Transcribe, exactly as they appear, the line that contains "before = set(bpy.data.objects)", the line that contains "Point = Sequence[float]", and every line in between, and nothing else.

Input rows:
::::::::
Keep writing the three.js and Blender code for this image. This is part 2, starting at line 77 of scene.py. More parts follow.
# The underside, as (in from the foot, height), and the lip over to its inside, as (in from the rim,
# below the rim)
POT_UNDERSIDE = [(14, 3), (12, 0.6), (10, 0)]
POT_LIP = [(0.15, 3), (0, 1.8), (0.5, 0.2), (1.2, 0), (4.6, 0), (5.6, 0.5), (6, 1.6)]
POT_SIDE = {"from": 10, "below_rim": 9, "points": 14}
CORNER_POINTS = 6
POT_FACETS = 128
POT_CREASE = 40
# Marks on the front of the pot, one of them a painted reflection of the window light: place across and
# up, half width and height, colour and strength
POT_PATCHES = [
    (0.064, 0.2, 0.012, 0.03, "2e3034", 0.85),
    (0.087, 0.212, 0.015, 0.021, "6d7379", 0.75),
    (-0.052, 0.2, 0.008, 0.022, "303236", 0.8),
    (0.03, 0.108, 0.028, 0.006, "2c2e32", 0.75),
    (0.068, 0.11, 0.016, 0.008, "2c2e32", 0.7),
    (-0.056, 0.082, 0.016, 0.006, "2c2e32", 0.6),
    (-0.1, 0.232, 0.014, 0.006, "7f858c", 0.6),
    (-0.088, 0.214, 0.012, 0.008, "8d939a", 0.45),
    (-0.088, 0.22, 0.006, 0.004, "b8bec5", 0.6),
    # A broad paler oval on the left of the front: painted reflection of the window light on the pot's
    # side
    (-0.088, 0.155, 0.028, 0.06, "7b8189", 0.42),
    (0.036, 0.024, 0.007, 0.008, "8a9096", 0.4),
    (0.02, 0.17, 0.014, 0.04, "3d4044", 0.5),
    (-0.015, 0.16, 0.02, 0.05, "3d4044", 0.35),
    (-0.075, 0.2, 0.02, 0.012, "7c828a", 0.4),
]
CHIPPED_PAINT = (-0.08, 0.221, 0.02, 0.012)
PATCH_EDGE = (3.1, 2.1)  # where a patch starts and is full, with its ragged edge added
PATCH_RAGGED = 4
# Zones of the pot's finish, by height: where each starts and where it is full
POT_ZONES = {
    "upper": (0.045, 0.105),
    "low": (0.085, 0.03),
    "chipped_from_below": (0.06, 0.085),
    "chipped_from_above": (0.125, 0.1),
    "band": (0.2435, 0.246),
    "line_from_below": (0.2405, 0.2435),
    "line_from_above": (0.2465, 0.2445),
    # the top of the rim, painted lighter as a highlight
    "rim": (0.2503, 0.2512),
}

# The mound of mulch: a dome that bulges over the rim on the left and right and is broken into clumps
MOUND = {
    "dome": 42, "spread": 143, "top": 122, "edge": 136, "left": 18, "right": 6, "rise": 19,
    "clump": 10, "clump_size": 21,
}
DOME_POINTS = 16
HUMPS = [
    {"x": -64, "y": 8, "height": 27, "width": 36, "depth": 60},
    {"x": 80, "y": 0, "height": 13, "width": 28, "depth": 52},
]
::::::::
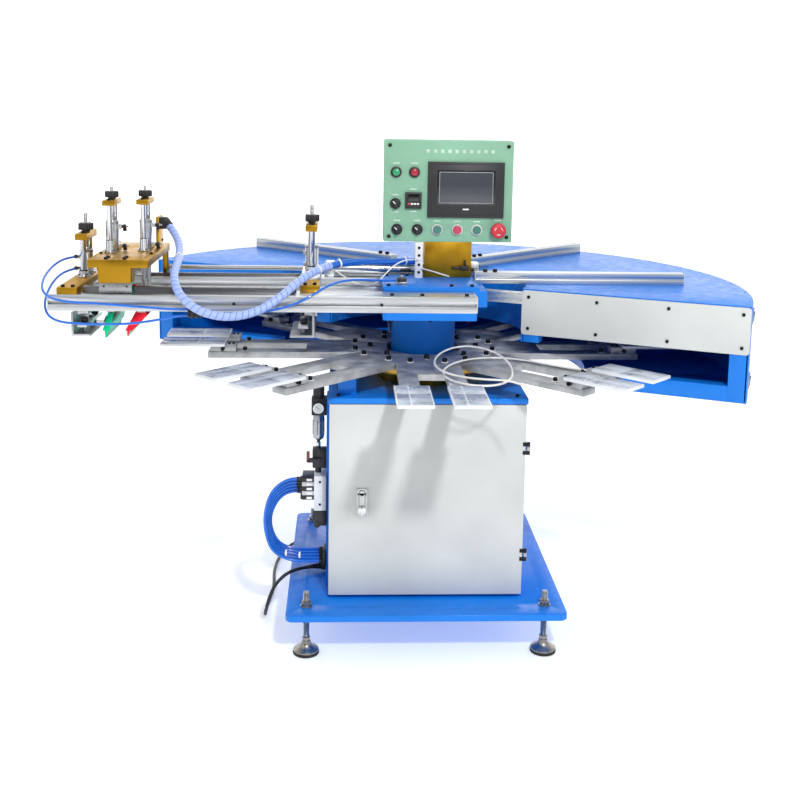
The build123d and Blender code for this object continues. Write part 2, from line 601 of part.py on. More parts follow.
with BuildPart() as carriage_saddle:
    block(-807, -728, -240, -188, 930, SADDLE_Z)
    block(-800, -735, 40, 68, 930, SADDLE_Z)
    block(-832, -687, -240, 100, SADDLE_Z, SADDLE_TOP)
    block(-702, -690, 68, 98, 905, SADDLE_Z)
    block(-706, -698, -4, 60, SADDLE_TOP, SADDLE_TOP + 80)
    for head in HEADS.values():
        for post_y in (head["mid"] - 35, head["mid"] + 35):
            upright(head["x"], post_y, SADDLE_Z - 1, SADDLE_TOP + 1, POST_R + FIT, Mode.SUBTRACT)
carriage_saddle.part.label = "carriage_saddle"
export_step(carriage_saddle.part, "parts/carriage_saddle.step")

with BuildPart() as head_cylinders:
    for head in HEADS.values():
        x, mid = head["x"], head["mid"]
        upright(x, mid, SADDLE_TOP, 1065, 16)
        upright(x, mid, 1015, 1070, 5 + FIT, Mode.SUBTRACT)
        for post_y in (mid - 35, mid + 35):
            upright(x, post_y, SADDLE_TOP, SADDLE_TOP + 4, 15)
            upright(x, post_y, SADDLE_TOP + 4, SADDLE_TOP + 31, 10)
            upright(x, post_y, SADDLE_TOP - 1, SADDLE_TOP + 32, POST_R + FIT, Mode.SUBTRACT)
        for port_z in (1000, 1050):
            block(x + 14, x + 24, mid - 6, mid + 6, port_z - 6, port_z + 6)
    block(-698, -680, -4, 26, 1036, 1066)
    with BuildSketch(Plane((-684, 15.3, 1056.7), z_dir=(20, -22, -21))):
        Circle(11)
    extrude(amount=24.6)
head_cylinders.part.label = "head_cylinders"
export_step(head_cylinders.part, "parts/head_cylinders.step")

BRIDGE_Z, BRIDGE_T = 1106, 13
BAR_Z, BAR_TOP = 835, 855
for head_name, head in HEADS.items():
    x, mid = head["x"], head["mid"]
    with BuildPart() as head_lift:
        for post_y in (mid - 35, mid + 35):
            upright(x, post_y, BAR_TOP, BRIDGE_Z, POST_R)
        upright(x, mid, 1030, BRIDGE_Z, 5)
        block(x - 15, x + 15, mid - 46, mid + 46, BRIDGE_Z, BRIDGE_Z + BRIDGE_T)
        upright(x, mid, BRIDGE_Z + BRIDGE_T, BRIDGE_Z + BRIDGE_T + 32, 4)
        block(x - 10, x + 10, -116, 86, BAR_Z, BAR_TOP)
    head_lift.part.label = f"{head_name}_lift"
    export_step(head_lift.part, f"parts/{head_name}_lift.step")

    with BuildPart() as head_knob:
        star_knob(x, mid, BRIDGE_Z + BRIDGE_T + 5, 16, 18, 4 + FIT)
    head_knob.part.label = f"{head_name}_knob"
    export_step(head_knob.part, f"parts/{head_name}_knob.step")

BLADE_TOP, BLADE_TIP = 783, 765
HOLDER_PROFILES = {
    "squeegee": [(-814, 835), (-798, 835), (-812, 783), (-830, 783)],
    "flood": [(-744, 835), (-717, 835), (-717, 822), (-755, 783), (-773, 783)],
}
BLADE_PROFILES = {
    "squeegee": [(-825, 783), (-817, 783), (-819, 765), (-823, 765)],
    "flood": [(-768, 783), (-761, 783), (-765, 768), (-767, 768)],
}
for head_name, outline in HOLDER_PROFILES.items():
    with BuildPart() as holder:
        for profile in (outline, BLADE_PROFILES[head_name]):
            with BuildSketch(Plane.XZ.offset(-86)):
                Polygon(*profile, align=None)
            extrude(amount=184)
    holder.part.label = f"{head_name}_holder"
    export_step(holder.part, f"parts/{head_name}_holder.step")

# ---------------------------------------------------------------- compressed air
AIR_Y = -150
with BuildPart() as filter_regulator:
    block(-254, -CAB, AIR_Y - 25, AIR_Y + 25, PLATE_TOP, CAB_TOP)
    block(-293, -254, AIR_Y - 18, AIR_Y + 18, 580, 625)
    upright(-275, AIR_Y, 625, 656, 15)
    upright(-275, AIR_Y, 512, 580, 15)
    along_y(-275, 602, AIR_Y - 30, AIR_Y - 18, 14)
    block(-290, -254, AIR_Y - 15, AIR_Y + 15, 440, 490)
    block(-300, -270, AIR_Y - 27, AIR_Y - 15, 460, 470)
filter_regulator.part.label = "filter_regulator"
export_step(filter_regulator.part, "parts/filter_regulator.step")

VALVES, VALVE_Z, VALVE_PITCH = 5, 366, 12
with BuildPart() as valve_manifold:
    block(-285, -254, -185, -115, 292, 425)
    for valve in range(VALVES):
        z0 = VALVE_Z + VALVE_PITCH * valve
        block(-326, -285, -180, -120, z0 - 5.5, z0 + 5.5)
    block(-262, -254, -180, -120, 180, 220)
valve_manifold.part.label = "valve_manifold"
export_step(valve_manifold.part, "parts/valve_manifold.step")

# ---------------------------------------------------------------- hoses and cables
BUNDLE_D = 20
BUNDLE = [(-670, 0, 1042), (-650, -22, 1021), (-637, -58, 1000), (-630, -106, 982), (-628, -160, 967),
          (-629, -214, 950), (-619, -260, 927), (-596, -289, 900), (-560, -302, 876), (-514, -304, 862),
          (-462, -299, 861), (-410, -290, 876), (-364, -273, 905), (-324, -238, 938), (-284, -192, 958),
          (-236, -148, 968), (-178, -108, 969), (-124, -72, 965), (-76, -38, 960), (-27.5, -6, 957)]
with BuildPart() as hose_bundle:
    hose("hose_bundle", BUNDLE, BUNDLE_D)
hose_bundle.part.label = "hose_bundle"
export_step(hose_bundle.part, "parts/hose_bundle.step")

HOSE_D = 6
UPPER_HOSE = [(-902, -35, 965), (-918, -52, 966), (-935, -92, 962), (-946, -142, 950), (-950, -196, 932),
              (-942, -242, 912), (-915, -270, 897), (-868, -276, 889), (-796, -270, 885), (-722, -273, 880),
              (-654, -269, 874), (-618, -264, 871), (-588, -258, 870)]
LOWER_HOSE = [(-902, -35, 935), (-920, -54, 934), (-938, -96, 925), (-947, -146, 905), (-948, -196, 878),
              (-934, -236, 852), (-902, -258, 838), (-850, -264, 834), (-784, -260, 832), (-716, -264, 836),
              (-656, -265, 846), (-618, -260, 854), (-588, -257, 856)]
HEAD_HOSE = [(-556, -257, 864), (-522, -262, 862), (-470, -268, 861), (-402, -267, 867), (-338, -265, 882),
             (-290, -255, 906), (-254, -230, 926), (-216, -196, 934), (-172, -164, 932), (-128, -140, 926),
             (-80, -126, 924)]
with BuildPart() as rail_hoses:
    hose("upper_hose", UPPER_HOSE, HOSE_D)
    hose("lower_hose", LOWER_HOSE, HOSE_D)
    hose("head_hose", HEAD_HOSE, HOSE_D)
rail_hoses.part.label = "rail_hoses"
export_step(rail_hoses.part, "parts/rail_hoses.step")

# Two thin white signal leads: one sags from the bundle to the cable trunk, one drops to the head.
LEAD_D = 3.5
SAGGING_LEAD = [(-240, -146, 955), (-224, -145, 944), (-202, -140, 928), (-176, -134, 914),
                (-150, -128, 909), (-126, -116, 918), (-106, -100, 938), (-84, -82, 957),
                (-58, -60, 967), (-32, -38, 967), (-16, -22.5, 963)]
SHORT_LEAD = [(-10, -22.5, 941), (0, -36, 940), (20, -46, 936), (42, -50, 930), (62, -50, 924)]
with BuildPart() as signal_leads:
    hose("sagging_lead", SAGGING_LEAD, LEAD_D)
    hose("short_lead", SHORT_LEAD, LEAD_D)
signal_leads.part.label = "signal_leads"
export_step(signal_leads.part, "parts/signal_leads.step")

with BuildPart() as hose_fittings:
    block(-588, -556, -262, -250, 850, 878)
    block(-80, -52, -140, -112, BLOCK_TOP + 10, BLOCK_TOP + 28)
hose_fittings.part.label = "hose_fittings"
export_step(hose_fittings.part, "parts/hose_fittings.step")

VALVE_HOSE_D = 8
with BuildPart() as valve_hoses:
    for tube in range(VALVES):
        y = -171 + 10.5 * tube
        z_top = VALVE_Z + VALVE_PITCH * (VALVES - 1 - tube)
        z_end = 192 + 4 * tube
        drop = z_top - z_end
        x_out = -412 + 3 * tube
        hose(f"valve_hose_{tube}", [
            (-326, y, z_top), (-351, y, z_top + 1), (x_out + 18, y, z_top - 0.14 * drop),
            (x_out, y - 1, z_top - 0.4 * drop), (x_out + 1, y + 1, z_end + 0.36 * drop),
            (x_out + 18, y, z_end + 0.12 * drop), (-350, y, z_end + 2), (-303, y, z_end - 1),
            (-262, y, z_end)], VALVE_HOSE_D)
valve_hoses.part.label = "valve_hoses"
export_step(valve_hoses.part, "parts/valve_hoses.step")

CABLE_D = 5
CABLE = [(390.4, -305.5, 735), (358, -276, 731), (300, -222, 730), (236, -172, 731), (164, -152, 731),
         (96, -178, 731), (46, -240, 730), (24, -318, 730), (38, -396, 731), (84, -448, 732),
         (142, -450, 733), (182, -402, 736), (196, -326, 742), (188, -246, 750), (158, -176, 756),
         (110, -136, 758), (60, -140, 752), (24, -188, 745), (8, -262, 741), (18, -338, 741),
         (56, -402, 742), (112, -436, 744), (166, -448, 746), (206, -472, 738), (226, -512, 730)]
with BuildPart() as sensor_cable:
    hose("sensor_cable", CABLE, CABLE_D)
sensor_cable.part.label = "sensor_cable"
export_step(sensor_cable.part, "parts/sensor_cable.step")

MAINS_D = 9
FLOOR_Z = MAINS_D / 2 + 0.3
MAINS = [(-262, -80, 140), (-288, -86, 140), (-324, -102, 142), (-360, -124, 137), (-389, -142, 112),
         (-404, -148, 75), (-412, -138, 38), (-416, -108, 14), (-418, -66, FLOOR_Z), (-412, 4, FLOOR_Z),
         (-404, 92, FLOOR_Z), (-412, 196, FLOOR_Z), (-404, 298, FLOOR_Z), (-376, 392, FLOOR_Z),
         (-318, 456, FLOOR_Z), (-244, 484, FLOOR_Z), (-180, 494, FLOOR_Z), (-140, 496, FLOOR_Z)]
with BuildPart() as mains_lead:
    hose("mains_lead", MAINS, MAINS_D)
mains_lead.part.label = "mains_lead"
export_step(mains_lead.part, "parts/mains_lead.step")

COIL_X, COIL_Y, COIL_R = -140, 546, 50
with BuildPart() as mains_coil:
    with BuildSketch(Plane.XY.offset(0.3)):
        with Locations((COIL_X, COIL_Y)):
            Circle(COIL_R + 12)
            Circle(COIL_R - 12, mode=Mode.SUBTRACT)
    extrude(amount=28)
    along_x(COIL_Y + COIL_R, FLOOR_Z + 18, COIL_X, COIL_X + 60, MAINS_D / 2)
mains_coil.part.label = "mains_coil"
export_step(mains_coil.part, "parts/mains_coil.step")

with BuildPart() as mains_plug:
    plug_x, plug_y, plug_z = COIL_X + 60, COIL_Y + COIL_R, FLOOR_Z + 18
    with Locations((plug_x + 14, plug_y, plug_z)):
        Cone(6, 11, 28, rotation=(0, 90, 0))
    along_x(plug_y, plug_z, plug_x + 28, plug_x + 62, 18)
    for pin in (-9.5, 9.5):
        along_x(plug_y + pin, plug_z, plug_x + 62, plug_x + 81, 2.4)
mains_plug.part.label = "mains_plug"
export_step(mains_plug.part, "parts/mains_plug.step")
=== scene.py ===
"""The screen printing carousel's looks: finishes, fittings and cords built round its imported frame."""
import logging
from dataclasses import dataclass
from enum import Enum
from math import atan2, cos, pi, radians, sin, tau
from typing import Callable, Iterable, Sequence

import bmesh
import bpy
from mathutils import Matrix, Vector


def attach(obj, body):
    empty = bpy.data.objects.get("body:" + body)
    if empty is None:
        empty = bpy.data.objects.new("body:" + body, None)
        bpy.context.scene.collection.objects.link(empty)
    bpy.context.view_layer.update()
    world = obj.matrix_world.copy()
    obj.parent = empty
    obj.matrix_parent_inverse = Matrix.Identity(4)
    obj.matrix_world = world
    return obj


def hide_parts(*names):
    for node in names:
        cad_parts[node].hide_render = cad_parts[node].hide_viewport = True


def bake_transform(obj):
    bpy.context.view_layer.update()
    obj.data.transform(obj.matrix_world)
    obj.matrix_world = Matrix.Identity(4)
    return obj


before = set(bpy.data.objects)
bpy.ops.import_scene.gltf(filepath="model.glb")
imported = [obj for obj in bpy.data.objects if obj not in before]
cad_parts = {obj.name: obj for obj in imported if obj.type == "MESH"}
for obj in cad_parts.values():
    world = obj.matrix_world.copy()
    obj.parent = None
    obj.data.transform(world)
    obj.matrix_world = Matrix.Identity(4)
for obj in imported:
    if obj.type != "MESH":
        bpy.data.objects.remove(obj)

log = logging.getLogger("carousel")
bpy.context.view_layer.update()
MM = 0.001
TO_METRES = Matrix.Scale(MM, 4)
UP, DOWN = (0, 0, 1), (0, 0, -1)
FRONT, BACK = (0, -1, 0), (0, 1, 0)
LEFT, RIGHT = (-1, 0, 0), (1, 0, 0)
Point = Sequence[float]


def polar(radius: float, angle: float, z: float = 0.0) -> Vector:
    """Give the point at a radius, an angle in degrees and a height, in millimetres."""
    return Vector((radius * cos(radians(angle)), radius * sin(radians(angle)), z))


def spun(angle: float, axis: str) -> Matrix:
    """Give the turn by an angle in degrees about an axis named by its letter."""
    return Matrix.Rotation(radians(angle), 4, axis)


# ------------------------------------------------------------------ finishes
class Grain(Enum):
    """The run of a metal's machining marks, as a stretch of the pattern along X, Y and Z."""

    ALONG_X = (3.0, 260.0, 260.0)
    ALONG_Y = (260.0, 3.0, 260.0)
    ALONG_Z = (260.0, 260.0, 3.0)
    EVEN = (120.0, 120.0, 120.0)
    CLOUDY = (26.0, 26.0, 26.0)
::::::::
Final result:
before = set(bpy.data.objects)
bpy.ops.import_scene.gltf(filepath="model.glb")
imported = [obj for obj in bpy.data.objects if obj not in before]
cad_parts = {obj.name: obj for obj in imported if obj.type == "MESH"}
for obj in cad_parts.values():
    world = obj.matrix_world.copy()
    obj.parent = None
    obj.data.transform(world)
    obj.matrix_world = Matrix.Identity(4)
for obj in imported:
    if obj.type != "MESH":
        bpy.data.objects.remove(obj)

log = logging.getLogger("carousel")
bpy.context.view_layer.update()
MM = 0.001
TO_METRES = Matrix.Scale(MM, 4)
UP, DOWN = (0, 0, 1), (0, 0, -1)
FRONT, BACK = (0, -1, 0), (0, 1, 0)
LEFT, RIGHT = (-1, 0, 0), (1, 0, 0)
Point = Sequence[float]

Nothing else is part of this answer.